A few days ago a miserable creature, a tailor we believe, some decimal fraction of humanity, was brought up before Sir Peter on a trifling charge of some kind or other. I forget his offence, but whatever it was, the penalty annexed to it was but a fine of half-a-crown. The prisoner, however, who behaved with propriety and decorum, happened to have long black hair, which he wore somewhat "_en jeune France_" upon his neck and shoulders; his locks, if not ambrosial, were tastefully curled, and bespoke the fostering hand of care and attention. The Rhadamanthus of the police-office, however, liked them not: whether it was that he wore a Brutus himself, or that his learned cranium had resisted all the efficacy of Macassar, I cannot say; but certain it is, that the tailor's ringlets gave him the greatest offence, and he apostrophised the wearer in the most solemn manner:
"I have sat," said he, "for ----," as I quote from memory I sha'n't say how many, "years upon the bench, and I never yet met an honest man with long hair. The worst feature in your case is your ringlets. There is something so disgusting to me in the odious and abominable vice you have indulged in, that I feel myself warranted in applying to you the heaviest penalty of the law."
The miserable man, we are told, fell upon his knees, confessed his delinquency, and, being shorn of his locks in the presence of a crowded court, his fine was remitted, and he was liberated.
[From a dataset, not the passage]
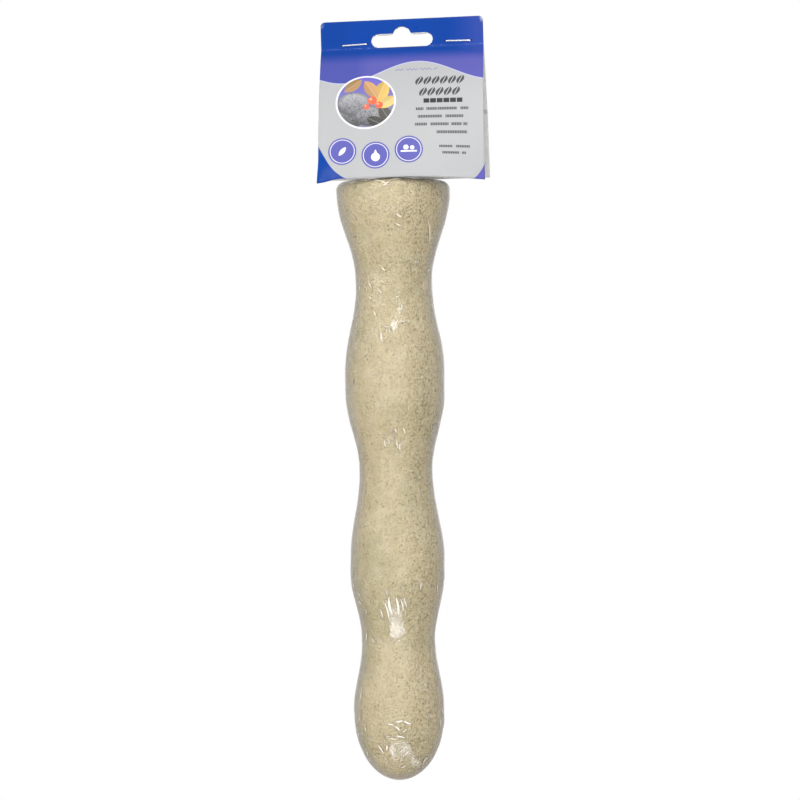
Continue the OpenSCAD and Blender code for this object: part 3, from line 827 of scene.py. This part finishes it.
def printMaterial():
    material, start, place = newMaterial("printed_board")
    flat = start.add("ShaderNodeUVMap", {"uv_map": "print"})
    x, s = flat.part("X"), flat.part("Y")
    soft = 0.12
    lilac, grey, ink, black, white = (printing[tone] for tone in ("lilac", "grey", "ink", "black", "white"))
    base = place.noise(25, 2).between(0.3, 0.7).blend(printing["blue"], printing["deep"])

    # Lays a colour over what is there
    def paint(mask, tone):
        nonlocal base
        base = mask.blend(base, tone)

    def disc(middleX, middleS, radius):
        return flat.vectors("DISTANCE", (middleX, middleS, 0), 1).between(radius + soft, radius - soft)

    def within(wire, low, high):
        return (wire - low).between(-soft, soft) * (high - wire).between(-soft, soft)

    # 1 nearer than inner to a level, and 0 past outer
    def near(wire, level, outer, inner):
        return (wire - level).size().between(outer, inner)

    # Where two equal discs overlap, whose middles lie on opposite sides of a point
    def overlap(middleX, middleS, offX, offS, radius):
        return disc(middleX + offX, middleS + offS, radius) * disc(middleX - offX, middleS - offS, radius)

    # Dashes: two slow waves leave gaps where they add up, and a quick one parts the strokes
    def dashes(shape, slow, slower, phases):
        gaps = ((x * slow + phases[0]).wave() + (x * slower + phases[1]).wave() * 0.7).between(1.25, 1.0)
        strokes = (x * 7.4 + phases[2]).wave().between(-0.9, 0.2) * 0.6 + 0.4
        paint(shape * gaps * strokes, ink)

    # A leaf is where two equal discs overlap, with a pale midrib and side veins
    def leaf(below, middleX, middleS, length, lean, tone):
        offX, offS = 0.36 * length * math.cos(lean), -0.36 * length * math.sin(lean)
        shape = overlap(middleX, middleS, offX, offS, math.hypot(length / 2, 0.36 * length))
        across = (x - middleX) * math.cos(lean) - (s - middleS) * math.sin(lean)
        along = (x - middleX) * math.sin(lean) + (s - middleS) * math.cos(lean)
        sideVeins = ((across.size() - along) * 4.2).wave().between(0.75, 1.0) * 0.5
        vein = across.size().between(0.32, 0.1).atLeast(sideVeins)
        shaded = across.between(-2.5, 2.5).blend(colour(*(0.72 * part for part in tone)), colour(*tone))
        return shape.blend(below, (vein * 0.45).blend(shaded, colour(*(0.3 + 0.7 * part for part in tone))))

    # Painted sheen: below the crease the bowed card's blue turns lilac where it would reflect the light from
    # above, least at its left foot
    panel = (creaseAt + 0.5 - s).between(-1.5, 2.5) * (s - creaseAt + 2).size().between(0, 9)
    paintedSheen = x.between(-38, -14).atLeast(s.between(10, 32) * 0.7) * panel
    paint(paintedSheen.atLeast(x.between(22, 44) * 0.30 * s.between(20, 70)), lilac)
    # The light field, below a long wave and between two blue corners
    level, waves, phase, high = printing["wave"]
    top = level + (x * waves + phase).wave() * high
    (left, leftBend), (right, rightBend) = printing["corners"]
    foot = ((left - x).atLeast(0) ** 2.0 * leftBend).atLeast((x - right).atLeast(0) ** 2.0 * rightBend) - 0.6
    field = (top - s).between(-soft, soft) * (s - foot).between(-soft, soft)
    paint(within(s - top, 0.0, 0.7) * 0.6, white)
    paint(field, grey)
    # The picture: a lilac sky, mottled pebbles, autumn leaves and red berries
    middleX, middleS, radius = printing["picture"]
    paint(disc(middleX, middleS, radius + 0.9), white)
    picture = (s - middleS).between(-6, 12).blend(colour(0.20, 0.20, 0.30), colour(0.15, 0.13, 0.50))
    speck = place.placed(scale=(1, 1, 0.6)).noise(1500, 3, 0.7)
    patch = place.noise(420, 2)
    for pebbleX, pebbleS, halfLong, halfTall, low, high in printing["pebbles"]:
        centred = (-pebbleX / halfLong, -pebbleS / halfTall, 0)
        away = flat.placed(scale=(1 / halfLong, 1 / halfTall, 1), move=centred).vectors("LENGTH", (0, 0, 0), 1)
        light = (s - pebbleS).between(-halfTall * 1.2, halfTall) * 0.55 + patch * 0.5
        light = light - speck.between(0.52, 0.62) * 0.35
        stone = light.between(0.1, 0.9).blend(colour(low, low, low * 1.06), colour(high, high, high * 1.04))
        stone = (away.between(0.75, 1.0) * 0.5).blend(stone, colour(0.06, 0.06, 0.07))
        picture = away.between(1.02, 0.97).blend(picture, stone)
    for values in printing["leaves"]:
        picture = leaf(picture, *values)
    for berryX, berryS, berryR in printing["berries"]:
        picture = disc(berryX, berryS, berryR).blend(picture, colour(0.80, 0.13, 0.06))
        glint = disc(berryX - 0.35 * berryR, berryS + 0.35 * berryR, 0.3 * berryR) * 0.7
        picture = glint.blend(picture, colour(0.95, 0.55, 0.40))
    paint(disc(middleX, middleS, radius), picture)
    for middleX, middleS, radius in printing["discs"]:
        paint(disc(middleX, middleS, radius), lilac)
        paint(disc(middleX, middleS, radius - 0.8) - disc(middleX, middleS, radius - 1.15), white)
    # Icons: a leaf, a drop and two berries on a twig
    (leafX, leafS), (dropX, dropS), (twigX, twigS) = (spot[:2] for spot in printing["discs"])
    sprig = overlap(leafX, leafS, 2.2, -1.8, 4.0)
    drop = disc(dropX, dropS - 1.0, 2.2).atLeast(overlap(dropX, dropS + 0.8, 2.8, 0, 3.5))
    twig = within(x, twigX - 4, twigX + 4) * near(s, twigS - 1.0, 0.5, 0.3)
    twig = twig.atLeast(disc(twigX - 1.4, twigS + 1.0, 1.3)).atLeast(disc(twigX + 1.7, twigS + 0.8, 1.1))
    paint(sprig.atLeast(drop).atLeast(twig), white)
    for left, count, pitch, middleS, halfTall in printing["borders"]:
        link = (x - left - (s - middleS) * 0.45) / pitch
        side = (link.maths("FRACT", link) - 0.5).size() * pitch
        # A leaf's half width falls with the square of the way from its middle, and its midrib stays bare
        height = (s - middleS) / halfTall
        oval = ((1 - height * height) * 1.75 - side).between(-soft, soft)
        paint(oval * side.between(0.16, 0.34) * within(link, 0.0, count + 0.0), ink)
    for number, (left, right, middleS, halfTall) in enumerate(printing["dashes"]):
        shape = within(x, left, right) * near(s, middleS, halfTall + soft, halfTall - soft)
        dashes(shape, 1.15, 0.71, (number * 2.3, number * 5.1, number))
    # One bold line of dashes, and a thin scribbled line over the wave
    left, right, middleS = printing["bold"]
    paint(within(x, left, right) * near(s, middleS, 1.35, 1.1) * (x * 1.9 - 0.6).wave().between(0.97, 0.9), black)
    left, right, middleS = printing["scribble"]
    scribble = near(s - middleS, (x * 3.3).wave() * 0.45, 0.32, 0.12) * within(x, left, right)
    paint(scribble * (x * 0.9).wave().between(0.95, 0.8) * 0.8, lilac)
    # The back: a light panel with lines of dashes
    middleX, middleS, halfLong, halfTall, corner = printing["backPanel"]
    middleS = 2 * foldAt - middleS
    away = flat.vectors("SUBTRACT", (middleX, middleS, 0)).vectors("ABSOLUTE", (0, 0, 0))
    away = away.vectors("SUBTRACT", (halfLong - corner, halfTall - corner, 0)).vectors("MAXIMUM", (0, 0, 0))
    backField = away.vectors("LENGTH", (0, 0, 0), 1).between(corner + soft, corner - soft)
    paint(backField, grey)
    for down, halfLong in printing["backDashes"]:
        shape = near(s, 2 * foldAt - down, 0.65, 0.45) * x.size().between(halfLong + soft, halfLong - soft)
        dashes(shape, 0.95, 0.57, (down * 2.3, down, down))
    # Board shows where the ink is worn along the fold, the creases and the corners
    wear = place.noise(700, 3)
    fold = near(s, foldAt, 0.8, 0.1) * wear.between(0.48, 0.66) * 0.25
    creases = near(s, creaseAt, 0.4, 0.05).atLeast(near(s, 2 * foldAt - creaseAt, 0.4, 0.05))
    creases = creases * wear.between(0.50, 0.66) * 0.10
    corners = near(x.size(), card["width"] / 2, 2.2, 0.3) * near(s, foldAt, 4.5, 1.5)
    corners = corners * wear.between(0.46, 0.58) * 0.5
    paint(fold.atLeast(creases).atLeast(corners), white)
    # Painted shade: black discs where the staples go in, for the dark of holes that the card's mesh doesn't have
    halfCrown, stapleS = staple["crown"] / 2, creaseAt + staple["drop"] + card["band"]
    for middle, slope in staple["places"].values():
        for side in (-1, 1):
            rise = side * halfCrown * math.tan(math.radians(slope))
            paint(disc(middle + side * (halfCrown + 0.15), stapleS + rise, 0.42), black)
    gloss = place.noise(60, 2)
    inked = start.principled({
        "Base Color": base, "Roughness": 0.24 + gloss * 0.10, "Specular IOR Level": 0.16,
        "Normal": place.noise(90, 2).bump(0.15 * mm, 0.25),
    })
    bare = start.principled({"Base Color": base, "Roughness": 0.30 + gloss * 0.10, "Specular IOR Level": 0.3})
    return finished(material, field.atLeast(backField).mixShader(inked, bare))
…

Now, perhaps, you will suppose that all this is a mere matter of invention. On the faith of an honest man I assure you it is not. I have retrenched considerably the pathetic eloquence of the magistrate, and I have left altogether untouched the poor tailor's struggle between pride and poverty--whether, on the one hand, to suffer the loss of his _half_-crown, or, on the other, to submit to the desecration of his _entire_ head. We hear a great deal about a law for the rich, and another for the poor; and certainly in this case I am disposed to think the complaint might not seem without foundation. Suppose for a moment that the prisoner in this case had been the Honourable Augustus Somebody, who appeared before his worship fashionably attired, and with hair, beard, and moustache far surpassing in extravagance the poor tailor's; should we then have heard this beautiful apostrophe to "the croppies," this thundering denunciation of ringlets? I half fear not. And yet, under what pretext does a magistrate address to one man, the insulting language he would not dare apply to another? Or let us suppose the rule of justice to be inflexible, and look at the result. What havoc would Sir Peter make among the Guards? ay, even in the household of her Majesty how many delinquents would he find? what a scene would not the clubs present, on the police authorities dropping suddenly down amongst them with rule and line to determine the statute length of their whiskers, or the legal cut of their eye-brows? Happy King of Hanover, were you still amongst us, not even the Alliance would insure your mustachoes. As for Lord Ellenborough, it is now clear enough why he accepted the government of India, and made such haste to get out of the country.